Leadership from every regional country is, of course, neither realistic nor required. But leadership from a handful of key countries may be sufficient for purposes of initial progress. Partnership by Turkey with at least a couple of other influential states in the region, ideally Arab states- say, Qatar or an increasingly bold Egypt- would be important for increasing the chances of convening a first diplomatic summit in order to explore a regional security architecture. Iran, as a historically significant regional player and a key player in the region’s geopolitics and security landscape, would also have to be involved from the beginning if the exercise is to have meaning.
As intimated, not all regional states need to participate in the first diplomatic summit or be involved in the overall project ab initio. What is important is that the undertaking commence with a cocktail of core and smaller regional states- a critical mass that should be ever-expanding- in order to send a transparent message to the effect that the project is not targeting or seeking to exclude any particular state, and that its raison d’être is to create greater security for all states in the Middle East. There is great symbolic value in this message alone. States can join the ‘conversation’ when they are ready to do so.

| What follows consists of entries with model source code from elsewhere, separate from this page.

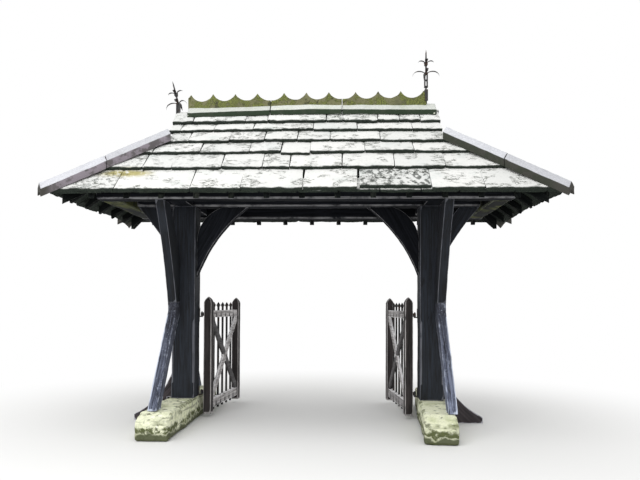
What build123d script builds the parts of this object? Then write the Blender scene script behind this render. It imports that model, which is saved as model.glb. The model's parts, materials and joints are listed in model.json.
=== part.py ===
from build123d import *
import os
from math import atan2, cos, degrees, hypot, radians, sin, sqrt, tan

os.makedirs("parts", exist_ok=True)

# Oak lychgate with a stone-slated gablet roof, in millimetres.
# Drawn about the middle of the passage, on the ground between the two posts: +X to the right, +Y to the
# back, +Z up. The last lines move it so that the origin is on the ground in the middle of the outline.

# Plinth stones
plinth_length = 2460
plinth_width = 350
plinth_height = 280
plinth_end_height = 200
weathering_run = 185
plinth_skew = -4.5

# Posts
post_spacing = 3000
post_section = 280
post_chamfer = 18
post_chamfer_low = 480
post_chamfer_high = 1200

# Beams and plates
beam_underside = 2615
beam_width = 200
beam_height = 190
plate_drop = 40
plate_width = 200
plate_height = 200
corner_lap = 85
plate_offset = 760
end_plate_offset = 2190
beam_chamfer = 15

# Raking struts and the braces that stand on them
strut_width = 100
strut_head_height = 1440
strut_head_depth = 165
strut_head_drop = 105
strut_shoulder = 135
strut_foot_front = 900
strut_foot_depth = 155
sway_brace_rear_height = 1900
sway_brace_reach = 700
sway_brace_head_depth = 250
sway_brace_bow = 35

# Braces in the plane of the posts
brace_width = 110
inner_brace_reach = 630
inner_brace_foot = 1750
inner_brace_foot_length = 460
inner_brace_head_length = 310
inner_brace_bow = 80
outer_brace_foot = 1970
outer_brace_foot_length = 264
outer_brace_head_length = 240
outer_brace_bow = 25

# Short spurs at the feet of the posts
spur_width = 120
spur_height = 340
spur_reach = 480
spur_toe_height = 70
spur_sag = 75

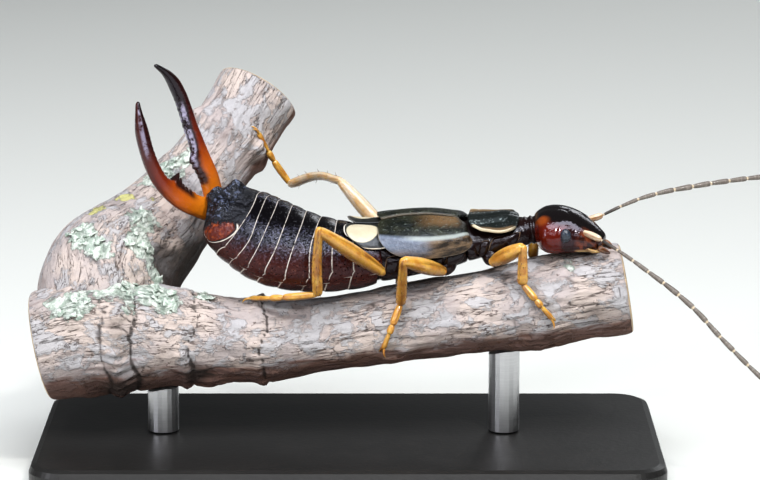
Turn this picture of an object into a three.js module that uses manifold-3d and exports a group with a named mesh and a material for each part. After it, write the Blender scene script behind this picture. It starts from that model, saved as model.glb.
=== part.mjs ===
// A life-size model of a male common earwig on a short cut length of forked twig, held by a plain
// display stand. Millimetres, +Z up. The origin is the centre of the stand base's underside, +X
// runs towards the head and +Y away from the side shown to the viewer.
import * as THREE from "three";
import { mergeVertices } from "three/addons/utils/BufferGeometryUtils.js";
import Module from "manifold-3d";

const wasm = await Module();
wasm.setup();

// Driving dimensions
const GAP = 0.06; // clear space between touching pieces
const PLATE = 0.26; // thickness of the shield and the wing covers
const BODY_ROLL = 10; // degrees that the back leans towards the viewer
const TAIL_SIDE = new THREE.Vector3(0.57, 0.69, 0.44); // the last ring's own left
const FORCEPS_AXIS = new THREE.Vector3(-0.414, -0.221, 0.883);
const BASE_PLATE = 1.5; // length of the broad toothed part of each arm
const EYE = 0.27;
const ANTENNA_RADIUS = 0.24;
const FEMUR_RADIUS = 0.29;
const TIBIA_RADIUS = 0.23;
const TARSUS_RADIUS = 0.2;
const BASE_LENGTH = 20;
const BASE_DEPTH = 10;
const BASE_HEIGHT = 1.2;
const BASE_ROUND = 0.25;
const ROD_RADIUS = 0.5;
const ROD_PLACES = [-6, 5];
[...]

The traditional concept of security in international relations theory, at least in the realist school, posits that the only way to ensure one’s security is to increase one’s power at the expense of other states. This conventional wisdom is practiced with perfection in today’s Middle East. The general insecurity in the region is the result of this logic. New ways of thinking about state and regional security must be tried in this new century. An inclusive regional security framework in the Middle East, while not necessarily eliminating inter-state competition altogether, has real potential to bring greater stability to the region. Preliminary indications obtained from some of the region’s most senior diplomats and policy-makers suggest that there is broad agreement on the need for such a framework, and that the timing may just be right.